While the present disclosure is capable of being embodied in various forms, the description herein of several embodiments is made with the understanding that the present disclosure is to be considered as an exemplification of the disclosure, and is not intended to limit the disclosure to the specific embodiments illustrated. Components illustrated in connection with any embodiment may be combined with components illustrated in connection with any other embodiment.

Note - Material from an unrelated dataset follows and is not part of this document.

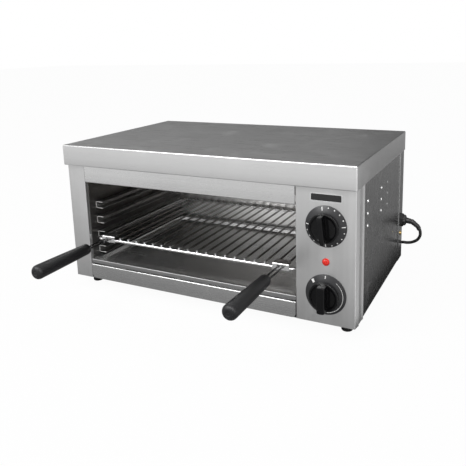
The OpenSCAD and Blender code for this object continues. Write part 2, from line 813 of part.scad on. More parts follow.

Certain aspects and embodiments described herein relate to devices and assemblies capable of being disposed in a downhole, such as a wellbore, of a subterranean formation. An assembly according to some embodiments may also or instead be disposed in a pipe, conduit, or any other confined space for fluid flow. The orientation, and thus the direction of bulk fluid flow, of any such wellbore or conduit is not limited, but may be horizontal, vertical, tilted or any direction in between.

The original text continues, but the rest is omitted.